▶ **INFORMATION PROVIDED**:
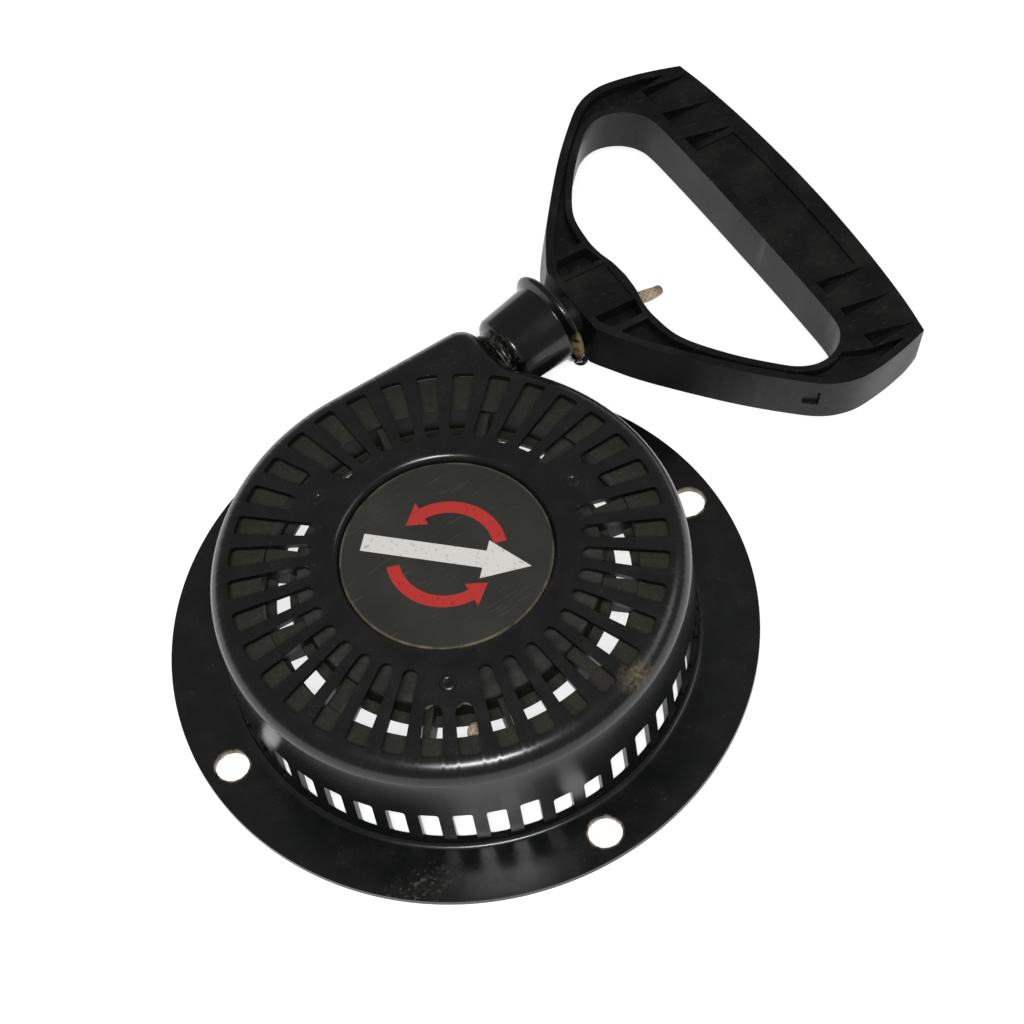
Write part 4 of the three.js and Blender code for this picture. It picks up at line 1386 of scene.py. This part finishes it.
def make_handle():
    """One moulding: hub with rope bore, two channelled arms and the grip with its thumb grooves."""
    outer = flat_spline(HANDLE_SIDE)
    half = HANDLE_HALF
    body = prism("loop_handle", mirrored(outer + flat_spline(GRIP_EDGE, 2.5)[1:]), -half, half)
    side_view = [(-10, half + 1), (116, half + 1), (116, half - 2), (113, 2), (108.6, -4.6), (104.5, -7.8),
                 (100, -half), (-10, -half)]
    profile = prism("side_view", side_view, -100, 100)
    move(profile, Matrix.Rotation(math.radians(90), 4, "X"))
    cut(body, profile, "INTERSECT")
    loop_half = flat_spline(LOOP_HALF)
    cut(body, prism("finger_loop", mirrored(loop_half), -half - 2, half + 2))

    rim_line = offset_line(outer, RIM_OUT)
    loop_line = offset_line(loop_half, -RIM_IN)
    channel = [p for p in rim_line if p[1] > CHANNEL_START and p[0] < 99]
    inner = [p for p in loop_line if p[1] > CHANNEL_START and p[0] < 76] + [(84, 70.2), (92, 71.2)]
    channel = [(channel[0][0], CHANNEL_START)] + channel + inner[::-1] + [(inner[0][0], CHANNEL_START)]
    tools = both_sides([channel], CHANNEL_DEPTH, "channel")
    tools += both_sides([HUB_POCKET], POCKET_DEPTH, "pocket")
    for root, tip in GROOVES:
        for side in (1, -1):
            tools += [groove_cutter(root * side, tip * side, face) for face in (1, -1)]
    cut(body, join("pockets", tools))
    pad = [(GROOVE_ROOT, 0), (GROOVE_ROOT, GRIP_PAD), (104.2, GRIP_PAD), (105.3, 20), (105.6, 0)]
    for face in (1, -1):
        low, high = sorted((face * (half - 0.7), face * (half + 2)))
        cut(body, prism("grip_pad", mirrored(pad), low, high))
        low, high = sorted((face * (half - 0.5), face * (half + 2)))
        cut(body, prism("hub_pad", mirrored(HUB_PAD), low, high))
    mark = lathe("ejector_mark", [(1.5, half - 1), (2.0, half - 1), (2.0, half + 1), (1.5, half + 1)], 40)
    cut(body, move(mark, Matrix.Translation((93.2, 4.3, 0))))
    notch = prism("gate_notch", [(54.5, -74), (59.5, -78), (60.6, -73.2), (56.0, -69.9)], -2.5, 4.0)
    cut(body, notch)
    along = aim((0, 0, 0), (1, 0, 0))
    bore = lathe("bore", [(0, -6), (2.8, -6), (2.8, 13), (5.6, 13), (5.6, 40), (0, 40)], 40)
    cut(body, move(bore, along))
    nose = lathe("nose", [(2.8, -4), (7.2, -4), (7.9, -3.5), (8.4, -2.6), (8.8, 7.5), (2.8, 7.5)], 72)
    cut(body, move(nose, along), "UNION")
    move(body, HANDLE_PLACE)
    soften(body, 0.55, segments=3, angle=38, weighted=False)
    smooth(body, 17)
    finish(body, handle_plastic, "handle_plastic", "grip", "handle")


# ---- clutch under the reel --------------------------------------------------------
def make_pawl_springs():
    """Torsion springs round the pawls' posts, each with a leg that rests on the reel."""
    for number, side in ((1, 0), (2, 180)):
        name = f"pawl_spring_{number}"
        bottom = cad(name)[0].z + 0.45
        coil = wire_coil(f"wire_pawl_spring_{number}", 3.9, 0.8, 1.75, bottom, 0.85, springy)
        line = spline([(-3.4, 0.6, 23.6), (-3.4, -3, 23.7), (-3.0, -6.5, 23.9), (-3.0, -9.4, 23.9)], 5)
        leg = sweep("leg", line, 0.4, 10)
        piece = join(f"wound_pawl_spring_{number}", [coil, leg])
        move(piece, Matrix.Rotation(math.radians(side), 4, "Z") @ Matrix.Translation((PAWL_PIVOT, 0, 0)))
        finish(smooth(piece, 50), springy, "spring_steel", "reel_assembly", name)


def make_brake_spring():
    """The compression spring that presses on the friction plate."""
    low, high = cad("brake_spring")
    spring = wire_coil("wound_brake_spring", 5.1, 0.9, 2.5, low.z + 0.45, high.z - low.z - 0.9, springy)
    finish(smooth(spring, 50), springy, "spring_steel", "housing_assembly", "brake_spring")


def make_centre_screw():
    """Hexagon screw with a washer face and a round shank, bored for the centring pin."""
    low, high = cad("centre_screw")
    head_top = 15.9
    head = prism("head", [tuple(polar(6.5, a).xy) for a in range(0, 360, 60)], low.z, head_top)
    cone = lathe("cone", [(0, low.z), (5.3, low.z), (6.9, low.z + 1.0), (6.9, head_top), (0, head_top)], 60)
    cut(head, cone, "INTERSECT")
    cut(head, lathe("pin_hole", [(0, 5), (2.0, 5), (2.0, 20), (0, 20)], 32))
    shank = lathe("shank", [(2.0, head_top - 0.2), (3.0, head_top - 0.2), (3.0, high.z - 0.6), (2.5, high.z),
                            (0, high.z), (0, 20), (2.0, 20)], 40)
    screw = join("hexagon_centre_screw", [head, shank])
    soften(screw, 0.2, angle=28)
    finish(screw, zinc, "zinc_steel", "housing_assembly", "centre_screw")


make_label()
make_rivets()
make_guide()
make_reel()
make_spring_cover()
make_recoil_spring()
make_winding()
make_anchor_knot()
make_lead()
make_tail()
make_handle()
make_pawl_springs()
make_brake_spring()
make_centre_screw()
for node in ("spindle_bracket", "spindle_post", "guide_clip", "pawl_retainer", "brake_washer"):
    dress(node, zinc)
for node in ("pawl_1", "pawl_2", "centring_pin"):
    dress(node, hardened)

▶ **WHAT IS NEEDED**: Restate word for word only the lines running from the beginning of the data to the line holding "2, half + 2))", both included.

▶ **PROBLEM SOLUTION**:
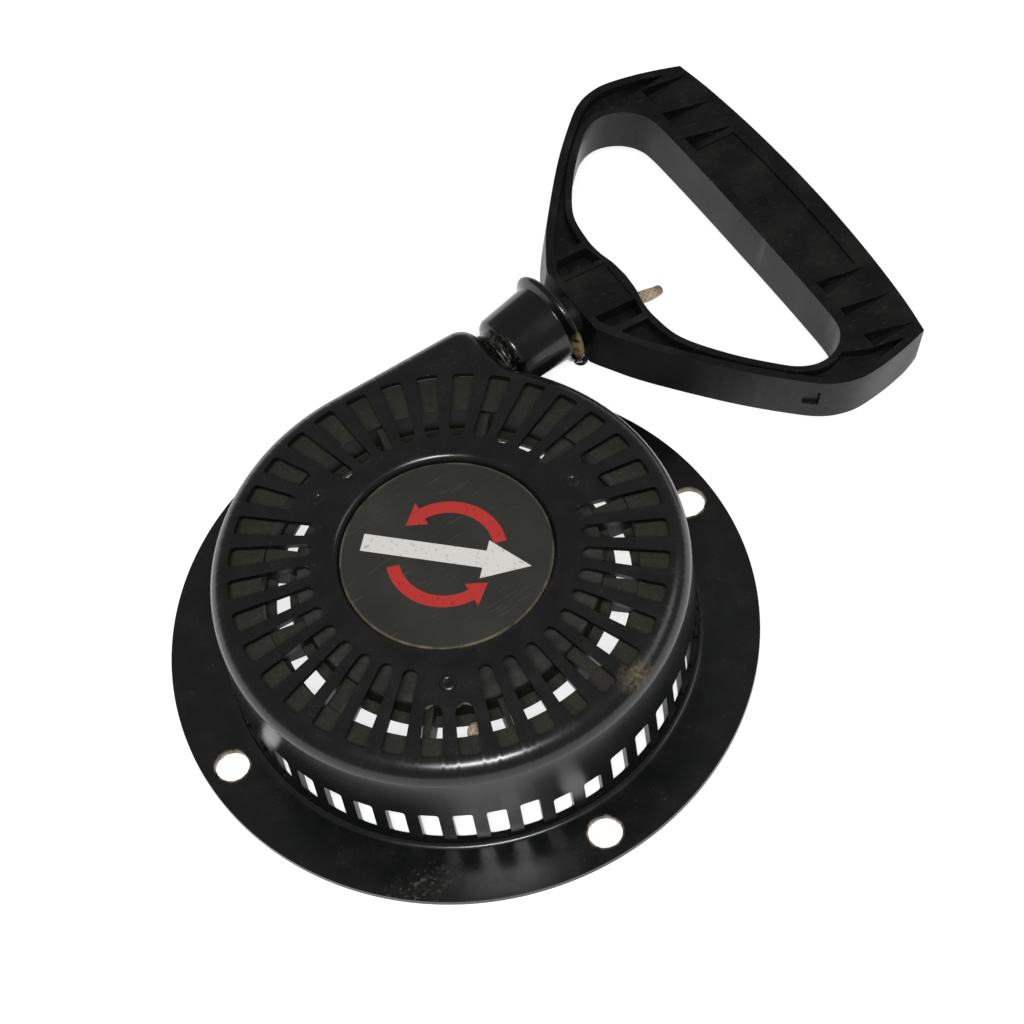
Write part 4 of the three.js and Blender code for this picture. It picks up at line 1386 of scene.py. This part finishes it.
def make_handle():
    """One moulding: hub with rope bore, two channelled arms and the grip with its thumb grooves."""
    outer = flat_spline(HANDLE_SIDE)
    half = HANDLE_HALF
    body = prism("loop_handle", mirrored(outer + flat_spline(GRIP_EDGE, 2.5)[1:]), -half, half)
    side_view = [(-10, half + 1), (116, half + 1), (116, half - 2), (113, 2), (108.6, -4.6), (104.5, -7.8),
                 (100, -half), (-10, -half)]
    profile = prism("side_view", side_view, -100, 100)
    move(profile, Matrix.Rotation(math.radians(90), 4, "X"))
    cut(body, profile, "INTERSECT")
    loop_half = flat_spline(LOOP_HALF)
    cut(body, prism("finger_loop", mirrored(loop_half), -half - 2, half + 2))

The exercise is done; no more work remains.